Report only the number of lines that hold the word "limits".

....................

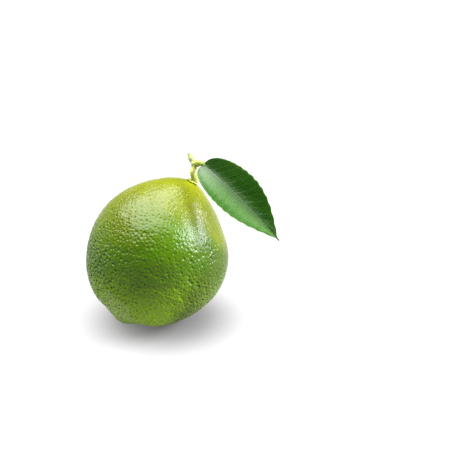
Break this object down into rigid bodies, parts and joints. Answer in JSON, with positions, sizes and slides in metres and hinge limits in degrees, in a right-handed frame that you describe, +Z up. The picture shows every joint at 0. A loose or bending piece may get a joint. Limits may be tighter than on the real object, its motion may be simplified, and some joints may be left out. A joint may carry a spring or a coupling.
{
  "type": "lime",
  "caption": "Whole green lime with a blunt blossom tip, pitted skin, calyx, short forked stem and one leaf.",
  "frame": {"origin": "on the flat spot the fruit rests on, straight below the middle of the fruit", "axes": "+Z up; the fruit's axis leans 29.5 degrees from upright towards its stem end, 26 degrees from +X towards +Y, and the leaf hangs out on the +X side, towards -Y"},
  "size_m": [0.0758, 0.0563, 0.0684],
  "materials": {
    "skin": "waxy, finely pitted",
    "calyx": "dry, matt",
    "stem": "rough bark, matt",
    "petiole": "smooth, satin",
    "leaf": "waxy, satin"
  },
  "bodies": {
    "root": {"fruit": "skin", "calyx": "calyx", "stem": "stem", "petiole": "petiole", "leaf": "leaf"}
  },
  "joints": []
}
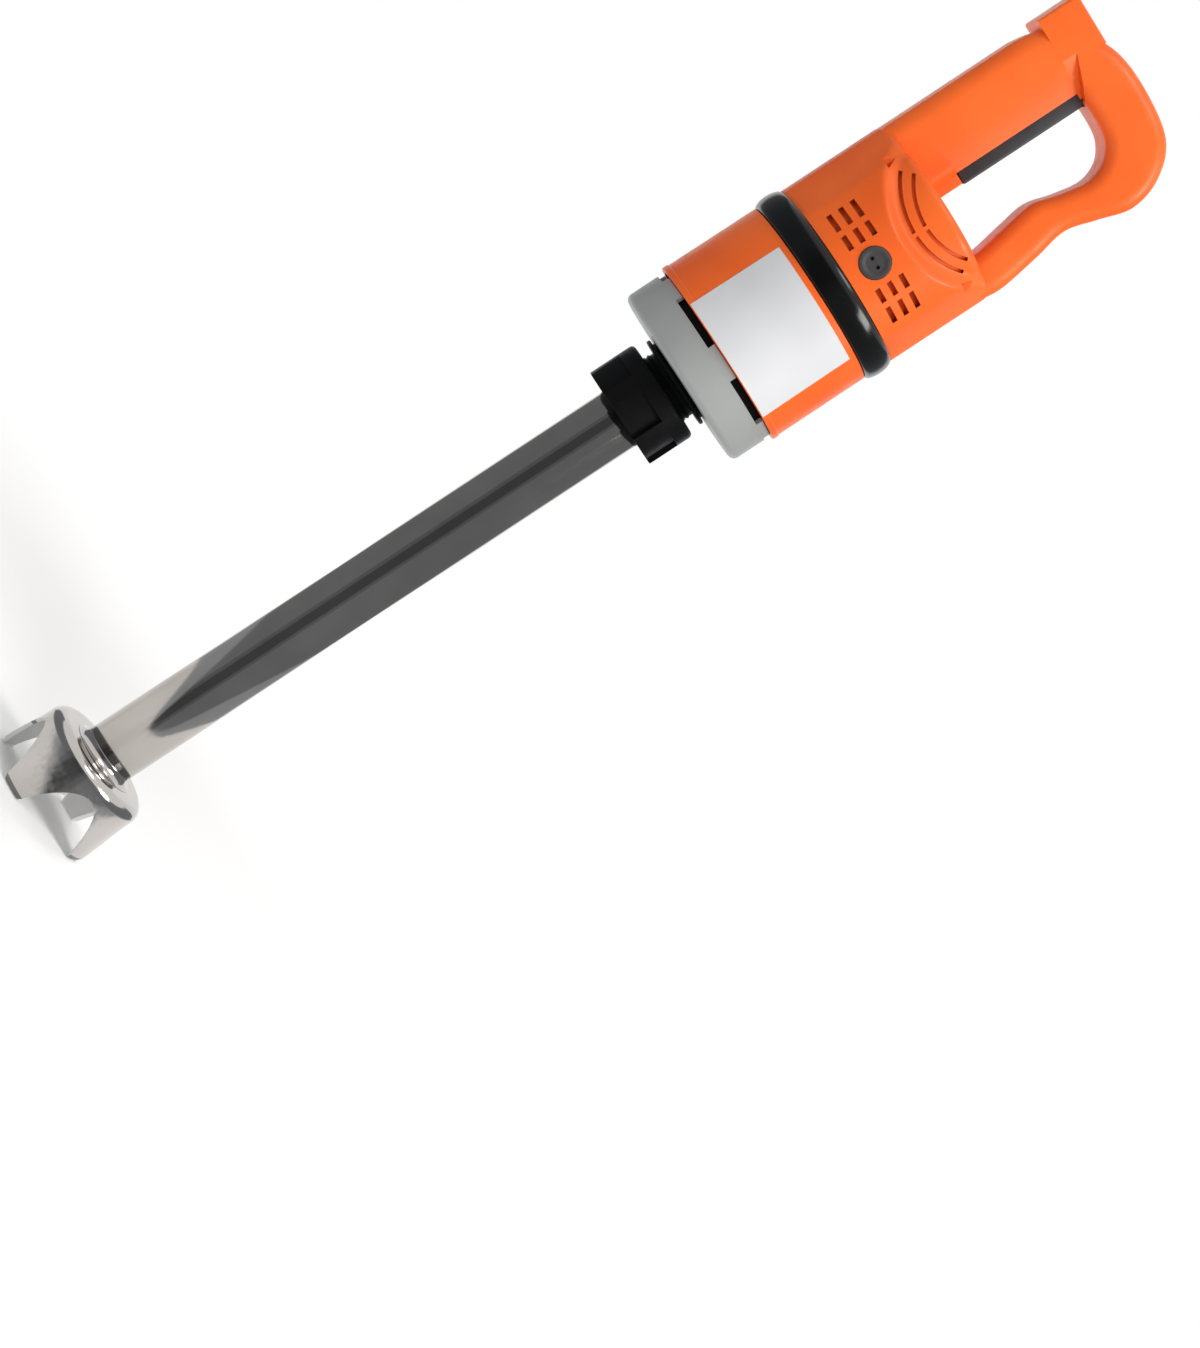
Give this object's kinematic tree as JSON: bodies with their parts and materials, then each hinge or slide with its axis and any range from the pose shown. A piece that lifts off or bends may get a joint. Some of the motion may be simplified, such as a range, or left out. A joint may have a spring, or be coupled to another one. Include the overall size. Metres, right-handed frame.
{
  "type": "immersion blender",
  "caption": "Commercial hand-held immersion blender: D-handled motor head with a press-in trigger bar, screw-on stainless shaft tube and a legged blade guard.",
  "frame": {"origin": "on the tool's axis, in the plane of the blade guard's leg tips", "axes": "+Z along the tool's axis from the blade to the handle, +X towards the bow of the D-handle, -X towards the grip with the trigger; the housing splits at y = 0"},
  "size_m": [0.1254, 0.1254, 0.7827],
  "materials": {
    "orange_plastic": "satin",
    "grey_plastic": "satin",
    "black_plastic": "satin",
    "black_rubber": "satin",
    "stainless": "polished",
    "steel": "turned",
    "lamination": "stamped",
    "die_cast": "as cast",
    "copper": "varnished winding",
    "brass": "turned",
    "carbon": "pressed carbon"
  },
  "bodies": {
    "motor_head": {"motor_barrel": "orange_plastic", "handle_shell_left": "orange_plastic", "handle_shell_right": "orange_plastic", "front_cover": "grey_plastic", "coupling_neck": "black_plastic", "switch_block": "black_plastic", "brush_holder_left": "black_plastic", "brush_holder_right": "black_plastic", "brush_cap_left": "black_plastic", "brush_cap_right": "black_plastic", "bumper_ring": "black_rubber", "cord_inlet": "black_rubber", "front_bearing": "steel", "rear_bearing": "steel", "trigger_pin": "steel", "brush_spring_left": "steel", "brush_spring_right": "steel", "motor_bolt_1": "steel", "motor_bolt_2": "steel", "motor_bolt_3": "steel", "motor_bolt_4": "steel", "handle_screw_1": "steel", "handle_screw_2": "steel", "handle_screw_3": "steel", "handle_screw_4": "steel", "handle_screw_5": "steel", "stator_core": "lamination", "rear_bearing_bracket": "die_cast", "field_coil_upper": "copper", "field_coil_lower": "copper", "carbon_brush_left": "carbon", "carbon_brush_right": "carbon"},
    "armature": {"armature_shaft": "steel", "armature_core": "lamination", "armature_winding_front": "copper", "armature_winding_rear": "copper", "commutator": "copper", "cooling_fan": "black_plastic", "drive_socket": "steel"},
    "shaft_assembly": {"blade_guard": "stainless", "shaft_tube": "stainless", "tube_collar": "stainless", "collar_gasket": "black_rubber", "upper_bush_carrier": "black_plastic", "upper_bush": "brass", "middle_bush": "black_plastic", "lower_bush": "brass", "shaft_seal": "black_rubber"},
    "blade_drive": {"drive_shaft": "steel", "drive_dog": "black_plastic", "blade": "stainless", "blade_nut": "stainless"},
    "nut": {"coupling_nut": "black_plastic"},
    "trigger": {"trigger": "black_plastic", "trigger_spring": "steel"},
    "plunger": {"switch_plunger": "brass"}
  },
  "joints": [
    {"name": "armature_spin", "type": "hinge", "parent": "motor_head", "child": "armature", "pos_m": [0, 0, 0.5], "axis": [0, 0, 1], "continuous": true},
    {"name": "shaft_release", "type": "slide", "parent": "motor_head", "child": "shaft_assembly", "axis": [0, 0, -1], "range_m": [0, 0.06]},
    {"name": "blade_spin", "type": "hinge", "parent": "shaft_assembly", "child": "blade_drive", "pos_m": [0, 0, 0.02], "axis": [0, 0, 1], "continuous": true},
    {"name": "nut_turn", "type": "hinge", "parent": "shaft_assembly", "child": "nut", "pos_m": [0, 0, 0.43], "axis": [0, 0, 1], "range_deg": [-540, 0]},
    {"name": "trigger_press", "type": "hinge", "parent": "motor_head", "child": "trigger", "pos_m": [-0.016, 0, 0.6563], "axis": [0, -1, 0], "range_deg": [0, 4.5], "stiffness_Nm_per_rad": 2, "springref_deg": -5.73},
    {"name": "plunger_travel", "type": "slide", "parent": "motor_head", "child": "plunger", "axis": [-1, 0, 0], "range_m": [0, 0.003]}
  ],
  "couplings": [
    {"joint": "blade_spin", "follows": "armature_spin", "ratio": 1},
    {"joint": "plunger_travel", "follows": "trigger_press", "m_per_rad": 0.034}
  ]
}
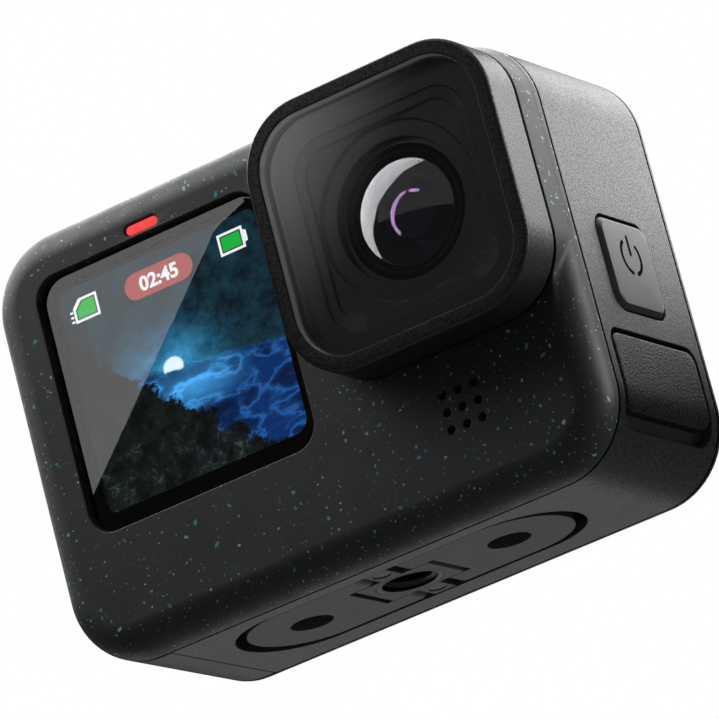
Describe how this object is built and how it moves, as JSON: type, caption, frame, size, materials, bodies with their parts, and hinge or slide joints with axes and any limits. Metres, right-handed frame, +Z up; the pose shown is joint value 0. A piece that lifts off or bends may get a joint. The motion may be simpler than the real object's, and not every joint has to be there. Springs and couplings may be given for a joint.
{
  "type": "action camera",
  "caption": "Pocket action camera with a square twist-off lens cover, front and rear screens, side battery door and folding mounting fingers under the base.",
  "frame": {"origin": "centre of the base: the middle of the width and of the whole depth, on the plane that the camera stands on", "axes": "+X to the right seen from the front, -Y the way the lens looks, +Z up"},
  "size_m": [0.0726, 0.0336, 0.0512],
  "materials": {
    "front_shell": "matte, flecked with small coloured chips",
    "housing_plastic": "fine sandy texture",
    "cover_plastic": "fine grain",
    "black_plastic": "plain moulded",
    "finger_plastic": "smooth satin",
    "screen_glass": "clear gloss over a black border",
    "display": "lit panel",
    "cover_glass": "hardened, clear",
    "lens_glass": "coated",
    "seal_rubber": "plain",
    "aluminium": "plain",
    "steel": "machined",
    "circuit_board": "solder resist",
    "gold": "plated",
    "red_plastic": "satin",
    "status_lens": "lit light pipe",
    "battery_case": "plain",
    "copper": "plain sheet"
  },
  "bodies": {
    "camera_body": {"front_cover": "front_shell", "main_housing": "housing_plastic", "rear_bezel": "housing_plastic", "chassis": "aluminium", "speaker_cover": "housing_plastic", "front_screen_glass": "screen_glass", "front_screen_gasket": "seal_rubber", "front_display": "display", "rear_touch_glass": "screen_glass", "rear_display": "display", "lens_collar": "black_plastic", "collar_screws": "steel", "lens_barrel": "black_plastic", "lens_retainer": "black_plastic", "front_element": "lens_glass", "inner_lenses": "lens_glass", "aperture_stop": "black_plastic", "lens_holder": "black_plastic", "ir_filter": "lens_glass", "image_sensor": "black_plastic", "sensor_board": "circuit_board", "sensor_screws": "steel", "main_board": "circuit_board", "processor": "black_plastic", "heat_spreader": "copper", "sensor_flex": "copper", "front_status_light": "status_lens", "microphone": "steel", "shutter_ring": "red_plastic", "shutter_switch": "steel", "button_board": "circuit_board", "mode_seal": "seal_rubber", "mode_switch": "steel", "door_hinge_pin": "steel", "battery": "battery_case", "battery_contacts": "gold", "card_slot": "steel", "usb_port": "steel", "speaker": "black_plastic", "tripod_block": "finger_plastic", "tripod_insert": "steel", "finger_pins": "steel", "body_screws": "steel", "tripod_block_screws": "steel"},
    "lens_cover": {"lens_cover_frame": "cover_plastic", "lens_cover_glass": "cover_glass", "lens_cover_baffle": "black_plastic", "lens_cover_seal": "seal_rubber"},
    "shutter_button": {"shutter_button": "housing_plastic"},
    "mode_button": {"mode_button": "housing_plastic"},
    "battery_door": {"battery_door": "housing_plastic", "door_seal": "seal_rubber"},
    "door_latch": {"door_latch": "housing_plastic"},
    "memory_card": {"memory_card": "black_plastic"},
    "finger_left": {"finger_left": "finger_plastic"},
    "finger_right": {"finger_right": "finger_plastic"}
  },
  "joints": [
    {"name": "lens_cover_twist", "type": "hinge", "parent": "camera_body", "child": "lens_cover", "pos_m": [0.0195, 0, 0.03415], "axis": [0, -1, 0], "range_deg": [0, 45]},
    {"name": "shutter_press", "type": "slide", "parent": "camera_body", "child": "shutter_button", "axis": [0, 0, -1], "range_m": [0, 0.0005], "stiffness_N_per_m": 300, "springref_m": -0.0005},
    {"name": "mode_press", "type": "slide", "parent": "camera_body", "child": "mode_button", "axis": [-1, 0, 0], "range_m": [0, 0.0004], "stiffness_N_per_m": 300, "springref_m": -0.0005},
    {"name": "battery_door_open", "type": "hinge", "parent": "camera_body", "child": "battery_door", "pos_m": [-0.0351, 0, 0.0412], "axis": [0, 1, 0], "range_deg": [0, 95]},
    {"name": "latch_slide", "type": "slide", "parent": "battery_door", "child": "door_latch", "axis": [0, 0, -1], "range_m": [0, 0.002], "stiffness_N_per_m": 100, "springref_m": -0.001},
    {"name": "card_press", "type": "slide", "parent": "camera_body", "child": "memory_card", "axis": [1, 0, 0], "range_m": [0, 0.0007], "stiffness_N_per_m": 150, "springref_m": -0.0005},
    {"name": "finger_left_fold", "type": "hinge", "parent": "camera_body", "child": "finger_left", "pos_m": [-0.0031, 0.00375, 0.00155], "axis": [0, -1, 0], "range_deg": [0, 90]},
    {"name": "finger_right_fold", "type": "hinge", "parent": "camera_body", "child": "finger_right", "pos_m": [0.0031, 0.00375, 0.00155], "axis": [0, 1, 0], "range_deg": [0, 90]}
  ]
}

....................

CORRECT RESULT
2